At some point in the future I began to leave my (wholly justified and productive) frugality and rediscovered the joys of using films and developers promiscuously. This reinvigorated what I was doing creatively because the characteristics of the resultant prints suggested new ways to interpret my existing subjects, or indeed drew me to subjects I had not yet considered. Something that I knew at the back of my mind - that film and developer choice was a creative choice - became an active and useful part of my image making. I am still today exploring the ramifications of this creatively.

Here's another example, this time from my digital printing work. I had made a print of some shutters in India on Baryta paper that I was quite content with. I had printed it at different sizes and settled for a smallish print on A4. Colour is integral to the piece, and I had carefully processed it to evoke the vibrant oranges and browns but not to the point of clear saturation (India hardly needs excesses of processing). Having experimented somewhat at the start and being content, it never occurred to me that I might be able to improve it.

One day, I came across a description of Hahnemuhle Bamboo paper on the manufacturer's website that mentioned the synergy of the this paper with subjects containing orange (or so says my memory, the exact phrase may have been a little different). I half-heartedly reprinted my image on Bamboo without any expectations and was delighted with the result. The oranges were indeed lifted without losing their realism, but the revelation for me was the top right of the print and a little very light turquoise patch. This area now positively sung, and entered into a different and satisfyingly complementary relationship with the oranges and browns. A modest aspect of the overall effect perhaps, but crucially one that suggested to me a significant new creative area in which to explore. Paper had colour. Paper choice was a creative choice, and something that might inform my visualising an image.

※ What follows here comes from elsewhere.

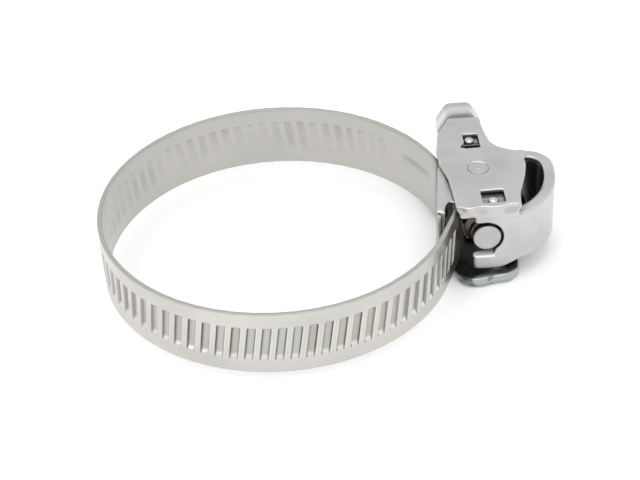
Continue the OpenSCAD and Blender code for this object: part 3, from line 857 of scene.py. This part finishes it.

In conclusion, I direct you again to your typical making process. You capture, process, maybe share or maybe print, be it film or digital. Each stage of the process holds a wealth of unseen creative possibilities. You know at the back of your mind they are there, but you haven’t yet set them to use. Consider a different film. Explore a new photoshop plugin or film simulation pack. Change your developer. Print on some new paper. Arrange images in combination. What do the changes do for your work? Do they suggest a new way of working? Or a totally new subject matter? 

Seek out your unseen creative opportunities.